— WHAT YOU HAVE TO DO —
Sift the listing for lines that hold the string "from" and pull them out.

— DATA —
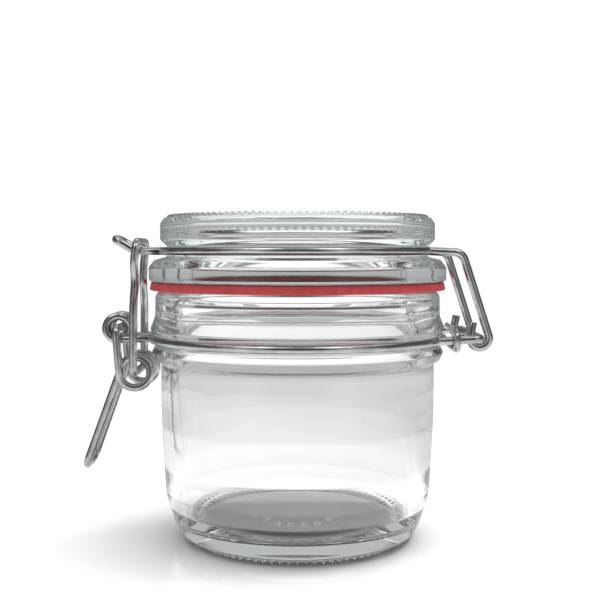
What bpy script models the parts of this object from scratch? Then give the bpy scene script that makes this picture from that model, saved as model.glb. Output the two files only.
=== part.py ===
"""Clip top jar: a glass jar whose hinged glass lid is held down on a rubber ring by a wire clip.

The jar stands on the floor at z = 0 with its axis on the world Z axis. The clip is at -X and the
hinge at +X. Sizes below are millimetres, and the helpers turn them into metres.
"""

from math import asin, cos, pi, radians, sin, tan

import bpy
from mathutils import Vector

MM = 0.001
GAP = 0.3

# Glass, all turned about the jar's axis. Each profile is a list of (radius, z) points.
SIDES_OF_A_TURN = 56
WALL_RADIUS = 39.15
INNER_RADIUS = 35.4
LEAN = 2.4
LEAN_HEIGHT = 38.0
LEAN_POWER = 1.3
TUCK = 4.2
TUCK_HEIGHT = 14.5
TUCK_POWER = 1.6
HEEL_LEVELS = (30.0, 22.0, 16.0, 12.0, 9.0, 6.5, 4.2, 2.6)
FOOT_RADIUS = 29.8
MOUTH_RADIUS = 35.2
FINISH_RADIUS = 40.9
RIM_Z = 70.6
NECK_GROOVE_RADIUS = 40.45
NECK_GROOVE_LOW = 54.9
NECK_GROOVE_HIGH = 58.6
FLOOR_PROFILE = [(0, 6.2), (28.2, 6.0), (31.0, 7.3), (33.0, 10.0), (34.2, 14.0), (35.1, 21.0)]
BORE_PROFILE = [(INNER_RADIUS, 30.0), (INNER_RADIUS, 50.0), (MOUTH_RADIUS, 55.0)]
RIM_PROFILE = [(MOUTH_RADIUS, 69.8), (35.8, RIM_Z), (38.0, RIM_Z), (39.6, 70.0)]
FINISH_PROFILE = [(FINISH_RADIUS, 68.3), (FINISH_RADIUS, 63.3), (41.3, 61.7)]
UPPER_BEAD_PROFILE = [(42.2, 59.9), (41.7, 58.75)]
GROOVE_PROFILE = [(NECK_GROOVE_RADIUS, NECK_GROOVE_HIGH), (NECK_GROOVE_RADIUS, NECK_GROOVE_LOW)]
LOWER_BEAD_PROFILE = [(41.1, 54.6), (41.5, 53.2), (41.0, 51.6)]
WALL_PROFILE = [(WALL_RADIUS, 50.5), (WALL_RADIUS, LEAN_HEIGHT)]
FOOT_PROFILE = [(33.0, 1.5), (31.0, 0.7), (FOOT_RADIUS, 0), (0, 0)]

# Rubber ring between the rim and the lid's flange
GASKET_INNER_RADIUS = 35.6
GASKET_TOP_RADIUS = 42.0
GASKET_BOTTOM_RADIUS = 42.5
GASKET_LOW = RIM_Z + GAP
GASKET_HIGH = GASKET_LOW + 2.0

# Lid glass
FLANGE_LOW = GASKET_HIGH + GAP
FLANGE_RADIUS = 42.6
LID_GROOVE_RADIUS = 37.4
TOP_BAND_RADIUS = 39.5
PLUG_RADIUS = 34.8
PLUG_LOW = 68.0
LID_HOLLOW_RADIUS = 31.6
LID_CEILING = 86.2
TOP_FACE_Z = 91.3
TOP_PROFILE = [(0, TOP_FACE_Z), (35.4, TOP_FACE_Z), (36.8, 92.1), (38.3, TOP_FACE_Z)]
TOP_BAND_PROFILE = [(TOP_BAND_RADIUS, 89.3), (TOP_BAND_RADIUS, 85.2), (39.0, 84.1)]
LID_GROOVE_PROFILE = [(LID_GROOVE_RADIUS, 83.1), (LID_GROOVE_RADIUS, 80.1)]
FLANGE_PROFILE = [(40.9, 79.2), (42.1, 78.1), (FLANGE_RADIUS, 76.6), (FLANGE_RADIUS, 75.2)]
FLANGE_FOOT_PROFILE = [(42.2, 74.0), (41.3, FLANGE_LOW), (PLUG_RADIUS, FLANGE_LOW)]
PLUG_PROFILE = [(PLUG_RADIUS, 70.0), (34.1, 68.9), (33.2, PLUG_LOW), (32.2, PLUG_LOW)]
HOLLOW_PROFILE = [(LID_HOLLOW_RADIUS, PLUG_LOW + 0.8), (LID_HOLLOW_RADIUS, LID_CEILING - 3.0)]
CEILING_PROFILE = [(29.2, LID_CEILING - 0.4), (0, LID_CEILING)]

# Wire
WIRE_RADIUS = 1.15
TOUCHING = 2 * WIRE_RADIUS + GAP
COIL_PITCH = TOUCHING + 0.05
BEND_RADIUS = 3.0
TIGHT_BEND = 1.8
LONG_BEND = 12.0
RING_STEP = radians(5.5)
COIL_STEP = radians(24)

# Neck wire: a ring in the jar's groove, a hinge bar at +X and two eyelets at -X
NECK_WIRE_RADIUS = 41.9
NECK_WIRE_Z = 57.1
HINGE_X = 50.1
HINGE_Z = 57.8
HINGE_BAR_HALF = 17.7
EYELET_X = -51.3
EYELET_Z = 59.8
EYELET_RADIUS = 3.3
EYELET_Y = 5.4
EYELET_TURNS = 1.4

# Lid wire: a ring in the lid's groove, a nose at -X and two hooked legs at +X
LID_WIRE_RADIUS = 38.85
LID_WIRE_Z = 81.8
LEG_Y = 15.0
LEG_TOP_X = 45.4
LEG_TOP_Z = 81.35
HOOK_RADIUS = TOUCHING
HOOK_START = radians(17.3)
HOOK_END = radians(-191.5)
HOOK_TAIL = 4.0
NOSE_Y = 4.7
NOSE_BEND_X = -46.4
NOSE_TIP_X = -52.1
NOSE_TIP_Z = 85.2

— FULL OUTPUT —
What bpy script models the parts of this object from scratch? Then give the bpy scene script that makes this picture from that model, saved as model.glb. Output the two files only.
from math import asin, cos, pi, radians, sin, tan
from mathutils import Vector